When was the American flag first created? The Grand Union Flag appeared in 1775 as the colonies’ banner. The Stars and Stripes became official by congressional resolution on June 14, 1777.

What was the first American flag called? The Grand Union Flag, also known as the Continental Colors.

Did Betsy Ross really sew the first flag? She sewed flags, yes. The famous story that she created the first Stars and Stripes on Washington’s request remains unverified by contemporary evidence.

What the future might bring

Every few years, someone asks whether Puerto Rico, the District of Columbia, or another territory will become a state. Designers sketch hypothetical 51-star layouts. The pattern would shift slightly, most likely to a grid with alternating rows that still looks balanced. The basic rules would hold. The stripes would remain 13. A new star would debut on the next July 4 after admission. Makers would update their cutting dies and stitching guides, and within weeks, you would see the new constellation across porches, bases, and ships.

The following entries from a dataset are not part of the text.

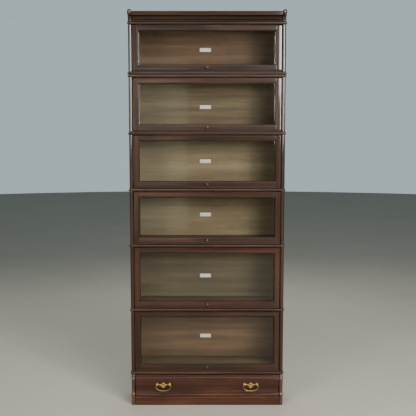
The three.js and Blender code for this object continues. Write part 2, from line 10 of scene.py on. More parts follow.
import json
import logging
import math
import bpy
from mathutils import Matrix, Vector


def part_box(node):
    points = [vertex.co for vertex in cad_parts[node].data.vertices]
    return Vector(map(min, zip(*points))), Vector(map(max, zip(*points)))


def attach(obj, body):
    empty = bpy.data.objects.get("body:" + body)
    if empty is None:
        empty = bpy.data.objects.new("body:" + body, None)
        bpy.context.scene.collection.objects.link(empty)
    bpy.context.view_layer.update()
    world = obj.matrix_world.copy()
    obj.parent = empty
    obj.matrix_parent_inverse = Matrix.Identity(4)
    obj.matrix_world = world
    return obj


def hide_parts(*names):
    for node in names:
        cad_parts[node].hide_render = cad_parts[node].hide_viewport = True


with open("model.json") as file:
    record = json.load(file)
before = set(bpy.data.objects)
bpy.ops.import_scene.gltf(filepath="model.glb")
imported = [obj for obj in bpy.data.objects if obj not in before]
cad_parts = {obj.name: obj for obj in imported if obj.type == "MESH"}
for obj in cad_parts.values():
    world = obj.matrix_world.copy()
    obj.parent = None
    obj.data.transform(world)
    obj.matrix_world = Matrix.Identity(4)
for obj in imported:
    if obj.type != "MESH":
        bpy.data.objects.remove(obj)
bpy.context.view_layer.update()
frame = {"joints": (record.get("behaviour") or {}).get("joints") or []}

import zlib
from dataclasses import dataclass, field, replace
from enum import Enum
from typing import Callable, Sequence

import bpy
import numpy as np
from mathutils import Vector

LOG = logging.getLogger("bookcase")
Colour = tuple[float, float, float]
MM = 0.001
NEAR = 4 * MM
FAR = 11 * MM
NEAR_SHARE = 0.4
END_WEAR = 0.56
END_FADE = 0.224
FIT = 0.2 * MM
ROD_PLAY = 0.4 * MM
LIP = 0.15 * MM


# ---------------------------------------------------------------- shader expressions


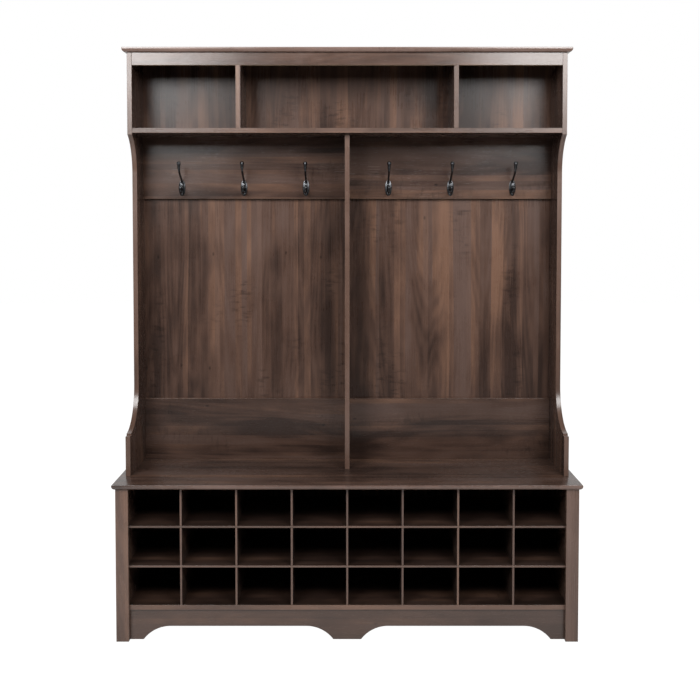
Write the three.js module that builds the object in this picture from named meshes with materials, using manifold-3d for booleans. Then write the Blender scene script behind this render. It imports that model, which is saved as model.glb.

That is the quiet power of this design. It anticipates change. The flag that flew over Fort McHenry looked right to people in 1814 even though it carried 15 stripes and 15 stars. The flag that flies over a base in Alaska looks right to a family there today because the logic is robust. It keeps the founding story and the living union in conversation, not competition.

Seeing the flag with informed eyes

The next time you see the Stars and Stripes in person, step a bit closer. Notice the seam where the canton meets the stripes, the way the blue absorbs light, and the slight shadow cast by a stitched star. Ask yourself which version you are looking at. If it has 48 stars in six neat rows, you are seeing a piece that might date from the world wars era, or a faithful reproduction of it. If it has 50 stars in the modern staggered rows, you are in the present. Either way, you are meeting a symbol that grew by increments, stitched by many hands, arranged by law and tradition, and kept alive by use.

That story makes the American flag more than a static emblem. It is a timeline you can hold, a visual index of places joining the whole, and a piece of craft that rewards close inspection.